Clause 9 1 of the Bill provides for the establishment of a Family Law Advisory Committee in respect of which a new draft section has been suggested in the report of the Constitutional and Legal Affairs Committee. The importance of the establishment of such a body is simply that it recognises something we have lost sight of in the last few years, namely, the fact that marriage is an important social institution. It is a social institution which is subject, like everything else in our society, to changes in social mores, views and pressures generated from within our society. The suggestion to establish a Family Law Advisory Committee to see family law legislation as a continually evolving and growing thing is a very important recommendation of the Committee and a very important provision in the Bill.

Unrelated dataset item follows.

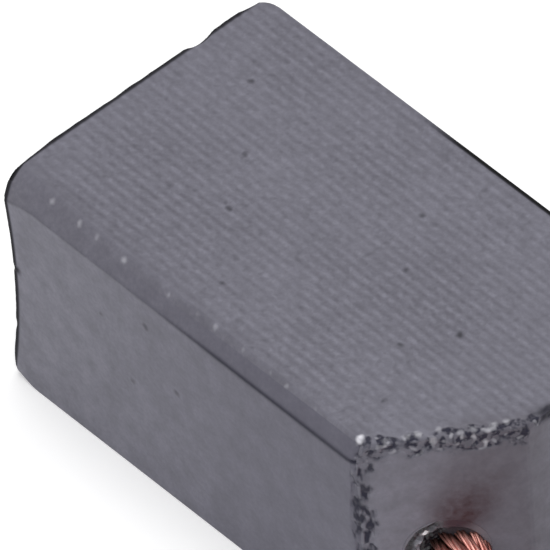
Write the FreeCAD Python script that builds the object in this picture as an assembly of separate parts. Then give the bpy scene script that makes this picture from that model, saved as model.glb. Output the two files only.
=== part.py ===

For the reasons which I have given and which have been given in much more detail by earlier speakers I believe that this measure has the support of all those people who are concerned with the problems with which it seeks to deal in a practical and personal way. It is supported by marriage guidance counsellors and social workers. Judged by the correspondence one receives as a senator it is supported by all people who have had some personal experience of problems associated with the existing legislation. I believe that it is also supported by the majority of the Australian people and that belief is reinforced by the figures which Senator Missen had incorporated in Hansard this morning.

Since 1 959 our society has changed. The views of the majority of the people have changed considerably as changed pressures have affected human relationships. In the minds of most people an obvious need has developed for a revision of divorce legislation. At the Committee stage we will no doubt have an opportunity for discussion, and one hopes agreement, on many of the issues suggested in the report. At this stage I am concerned for reasons which I regard as being of fundamental principle to the wellbeing of our society to support the second reading of this Bill.